*SET PROBLEM*
Your task is to print all of the data word for word.

*INFORMATION SUPPLIED*

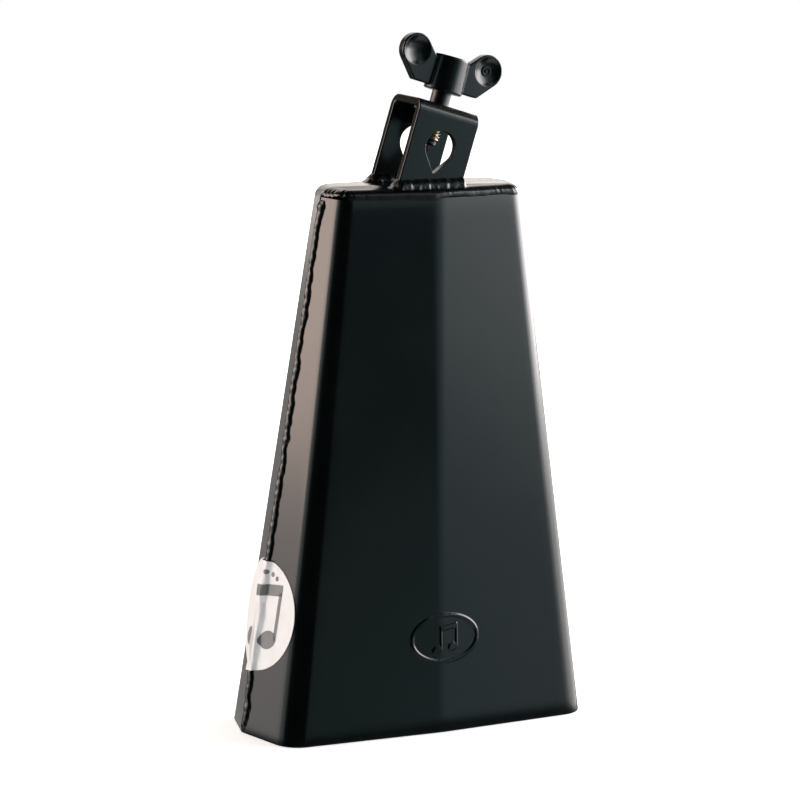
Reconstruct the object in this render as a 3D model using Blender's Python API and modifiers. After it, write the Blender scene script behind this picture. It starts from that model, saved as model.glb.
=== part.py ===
"""Cowbell with a welded rod clamp and a wing screw.

The bell stands on its mouth. The origin is the middle of the mouth, on the ground. X runs across the
wide front, Y runs from the front (-Y) to the back and Z is up. The clamp bracket leans towards +X, so
everything on it is modelled in the frame of an empty whose Z axis is the leaning screw axis.
"""

import math

import bmesh
import bpy
from mathutils import Matrix, Vector

# ---- bell body, metres ----
BELL_HEIGHT = 0.216
SHEET = 0.0016
SEAM_Y = 0.0020
SEAM_OPENING = 0.0006
MOUTH = {"corner_x": 0.0665, "front": 0.0287, "rear": 0.0247, "crease": 0.0028, "ridge_x": 0.0735, "bend": 0.0110}
CROWN = {"corner_x": 0.0393, "front": 0.0131, "rear": 0.0133, "crease": 0.0041, "ridge_x": 0.0423, "bend": 0.0050}
CREASE_BEND = 0.0120
CORNER_STEPS = 6
CREASE_STEPS = 2
SHELL_ROWS = 5
SHELL_TRIM = 0.0040

# ---- crown ----
GAP = 0.0003
PLATE_THICKNESS = 0.0026
RIM_WELD_WIDTH = 0.0035
RIM_WELD_HEIGHT = 0.0040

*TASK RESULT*
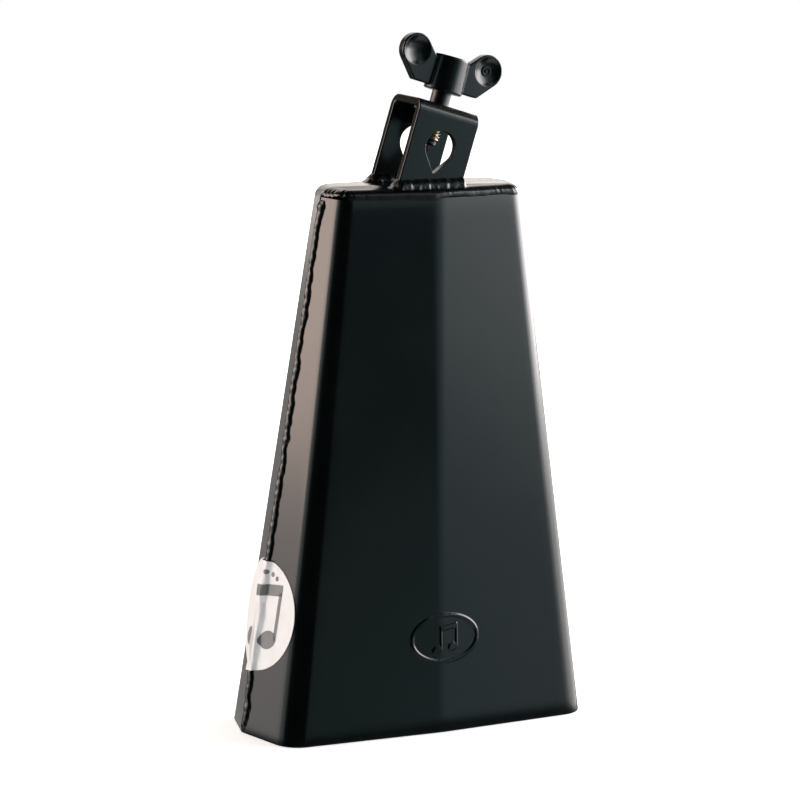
Reconstruct the object in this render as a 3D model using Blender's Python API and modifiers. After it, write the Blender scene script behind this picture. It starts from that model, saved as model.glb.
=== part.py ===
"""Cowbell with a welded rod clamp and a wing screw.

The bell stands on its mouth. The origin is the middle of the mouth, on the ground. X runs across the
wide front, Y runs from the front (-Y) to the back and Z is up. The clamp bracket leans towards +X, so
everything on it is modelled in the frame of an empty whose Z axis is the leaning screw axis.
"""

import math

import bmesh
import bpy
from mathutils import Matrix, Vector

# ---- bell body, metres ----
BELL_HEIGHT = 0.216
SHEET = 0.0016
SEAM_Y = 0.0020
SEAM_OPENING = 0.0006
MOUTH = {"corner_x": 0.0665, "front": 0.0287, "rear": 0.0247, "crease": 0.0028, "ridge_x": 0.0735, "bend": 0.0110}
CROWN = {"corner_x": 0.0393, "front": 0.0131, "rear": 0.0133, "crease": 0.0041, "ridge_x": 0.0423, "bend": 0.0050}
CREASE_BEND = 0.0120
CORNER_STEPS = 6
CREASE_STEPS = 2
SHELL_ROWS = 5
SHELL_TRIM = 0.0040

# ---- crown ----
GAP = 0.0003
PLATE_THICKNESS = 0.0026
RIM_WELD_WIDTH = 0.0035
RIM_WELD_HEIGHT = 0.0040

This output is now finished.